Dışişleri Bakanlığı, Kıbrıs'ta konuşlu Birleşmiş Milletler Barış Gücü Misyonu'nun (BMBG) görev süresinin uzatılmasına ilişkin, "Öncelikle, geçmişte defaatle vurguladığımız üzere, Ada'daki BMBG hakkında Birleşmiş Milletler'in (BM) KKTC makamlarının rızasını bir kez daha almamış olması ciddi bir eksikliktir" açıklamasını yaptı.

Bakanlıktan yapılan yazılı açıklamada, Kıbrıs'ta 1964 yılından beri konuşlu BMBG'nin görev yönergesinin 6 aylık bir süre için yenilenmesine ilişkin son BM Güvenlik Konseyi kararının dün kabul edildiği bildirildi.

Kuzey Kıbrıs Türk Cumhuriyeti (KKTC) Başbakan Yardımcılığı ve Dışişleri Bakanlığı tarafından konuyla ilgili olarak yapılan açıklamanın desteklendiği kaydedilerek, "Öncelikle, geçmişte defaatle vurguladığımız üzere, Ada'daki BMBG hakkında BM'nin KKTC makamlarının rızasını bir kez daha almamış olması ciddi bir eksikliktir. Bu durum, BM'nin kendi kural ve ilkelerine aykırıdır. BMBG, KKTC topraklarında halen yasal bir zemin olmaksızın, KKTC makamlarının yapıcı ve iyiniyetli yaklaşımı kapsamında faaliyet göstermektedir. Hal böyleyken, Konsey'in, BMBG'nin KKTC topraklarındaki hareket serbestisine atıfta bulunması son derece çelişkili bir tutumdur. Önümüzdeki dönemde, BMBG’nin Ada’daki faaliyetlerini doğru bir şekilde sürdürebilmesini teminen BM ile KKTC makamları arasında gerekli yasal çerçevenin bir an önce tamamlanmasını bekliyoruz" denildi.
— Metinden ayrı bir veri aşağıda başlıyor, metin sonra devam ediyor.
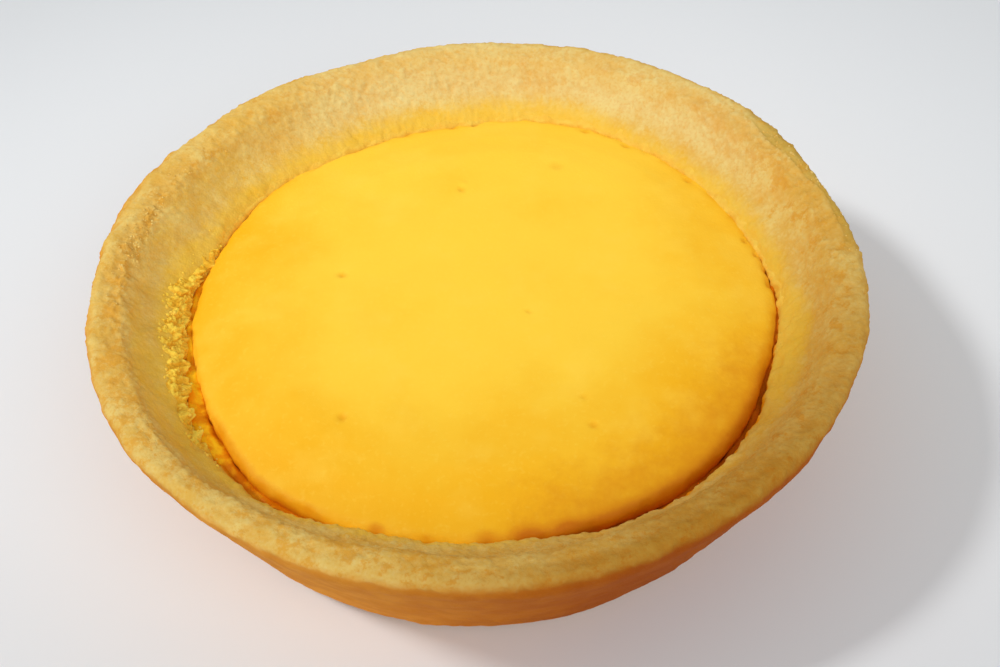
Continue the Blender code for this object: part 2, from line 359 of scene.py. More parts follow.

'TANSİYONUN AZALTILMASI ANCAK İŞBİRLİĞİ İLE MÜMKÜN'
"Öte yandan, Kıbrıs meselesinin çözüm sürecinin ne şekilde sürdürüleceği hususunda peşin hüküm içeren yazımlar, maalesef bu son karar metninde de muhafaza edilmiştir" denilen açıklamada, şu ifadelere yer verildi:

"Sözkonusu yazımlar Kıbrıs meselesinin çözümüne bir katkı sağlamamaktadır. Kıbrıs Rum tarafının Kıbrıs Türkleriyle iktidarı ve refahı paylaşmama iradesi devam ettiği sürece, başlatılacak herhangi bir müzakere süreci yine başarısız olacaktır. Kıbrıs meselesinde ilerleme kaydedilmesi isteniyor ise, öncelikle Kıbrıs Rum ve Kıbrıs Türk taraflarının tüm unsurlarını içerecek şekilde siyasi eşitlik konusunda anlaşmaya varması gerekmektedir. Türkiye bu düşüncelerle, çözüme dair tüm seçeneklerin masada olacağı gayrıresmi 5+BM toplantısının uygun bir zamanda düzenlenmesine destek vermektedir. Ayrıca, Doğu Akdeniz’de tansiyon ve gerginliğin azaltılmasının ancak Kıbrıs Rum tarafının tek yanlı hidrokarbon faaliyetlerini sona erdirmesi ve Kıbrıs Türkleriyle işbirliği tesis etmesiyle mümkün olabileceğini hatırlatmak isteriz."